CNN's Nick Valencia is following all these developments. Nick?

NICK VALENCIA, CNN, CORRESPONDENT: Dana, this is a big win for the defendants in this case, including the former president. This 41-count indictment, six of these charges have now been thrown out. Those charges having to deal with a solicitation of a violation of an oath of office by a public official.

The presiding judge in this case Scott McAfee saying that the D.A.'s office failed to provide enough details about what the violation would be, and the alleged crime would be that these defendants were allegedly soliciting. And this is what he's saying in part of his ruling. Quote, the courts concern is less than the state has failed to allege sufficient conduct of the defendants. In fact, it has alleged in abundance. However, the lack of detail concerning an essential legal element is in the undersigned's opinion fatal.
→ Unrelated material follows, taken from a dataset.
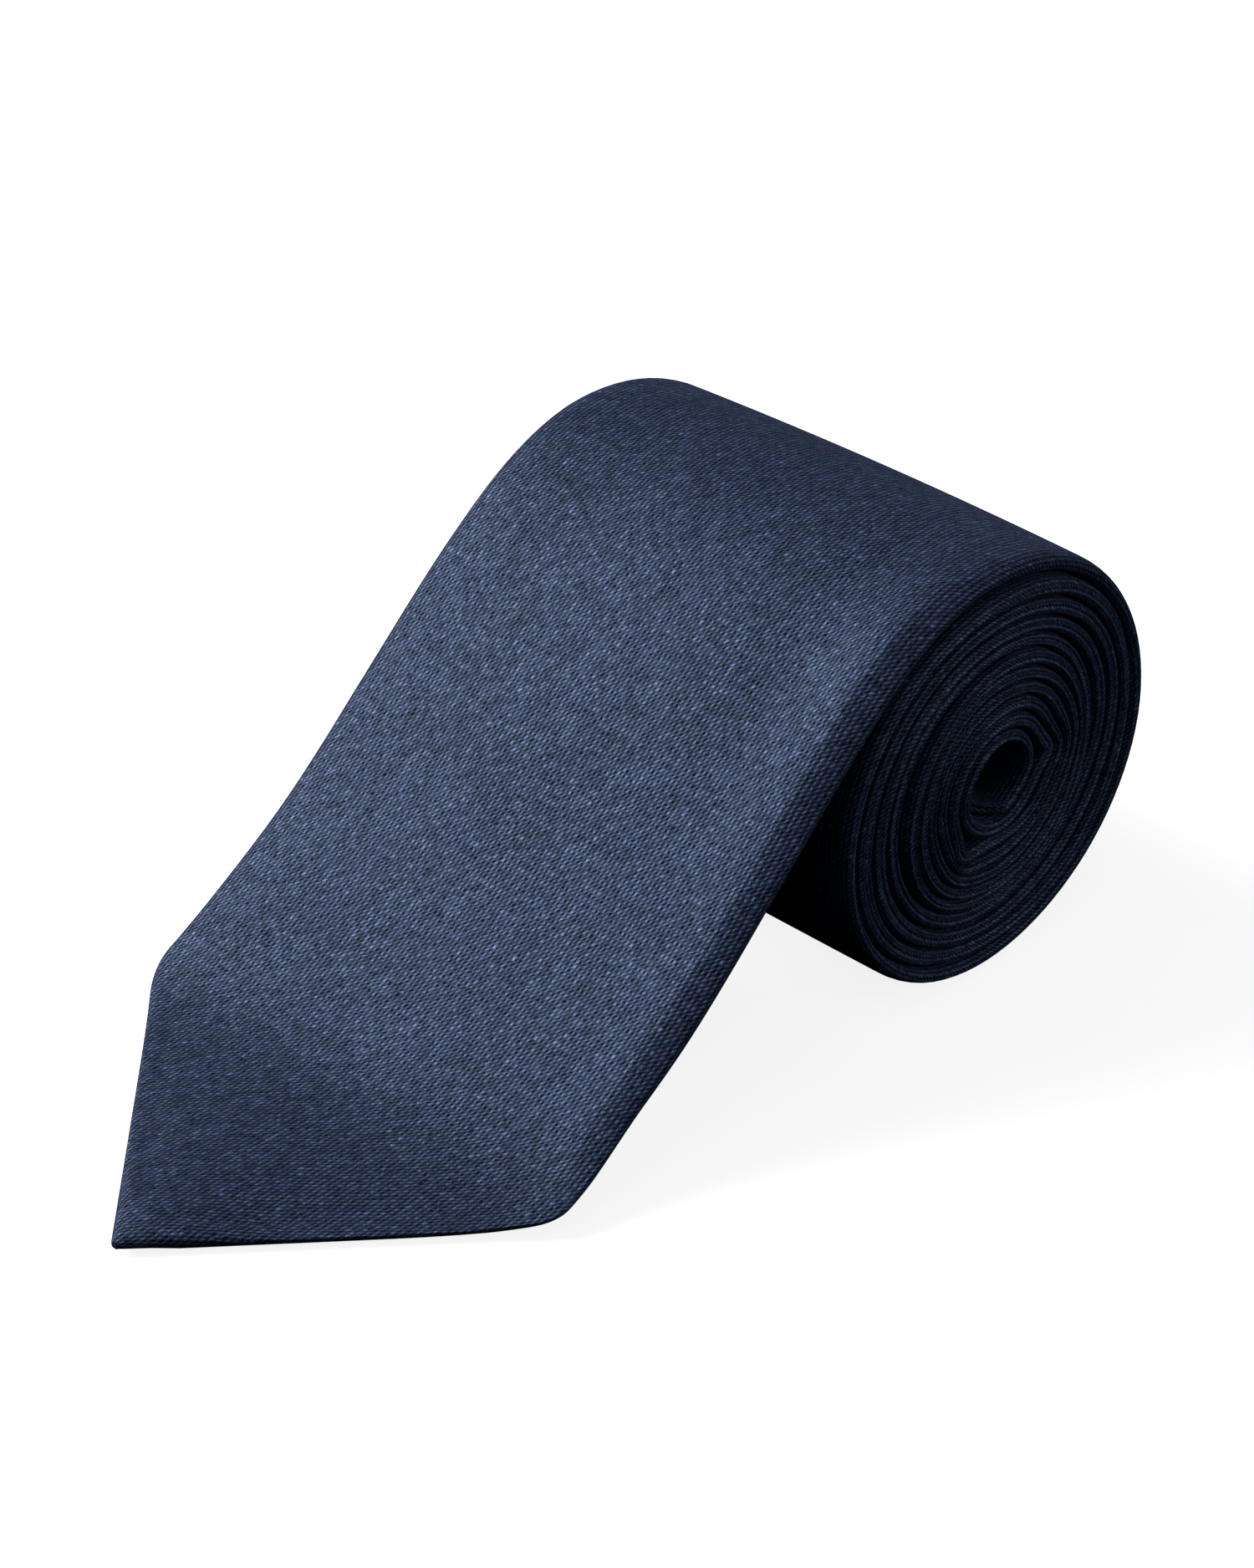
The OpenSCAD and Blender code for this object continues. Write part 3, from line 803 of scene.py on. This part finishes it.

We should point out though, that Judge McAfee did leave the window open for a potential appeal. And said that once those details are fixed by the district attorney's office, they can reindict. But in the immediate, this is being celebrated by Trump's attorney. Here in this case, Steve Sadow saying that this is an indication that the entire indictment should be dismissed.

Now we don't want to confuse our viewers here. We are still waiting for Judge McAfee's decision as to whether he's going to remove Fani Willis from prosecuting this case. He did mention in a recent interview with WSB radio in Atlanta that he's going to have his decision by the end of this week.

It's something that he reiterated to us in a chance encounter earlier. Our supervising producer Jason Morris ran into Scott McAfee outside of the steps of the courthouse where he did reiterate to CNN that he plans to have a decision on the timeline that he has given himself. Dana?

BASH: OK. Nick, thanks so much for that reporting. Moments ago, we heard here in Washington from Congressman Jamie Raskin, the top Democrat on the House Oversight Committee whose says he's not concerned about the judges' partial dismissal, rather. Listen?


REP. JAMIE RASKIN (D-MD): That to me is a reflection of the rule of law. I mean, without opining on the specific dismissal, I mean, I don't get upset when Trump's team wins a motion in civil or criminal court. That is the rule of law in the justice system.


BASH: I want to bring in former U.S. attorney and CNN legal analyst Michael Moore. Thanks for joining me from Georgia. What's your reaction to the ruling?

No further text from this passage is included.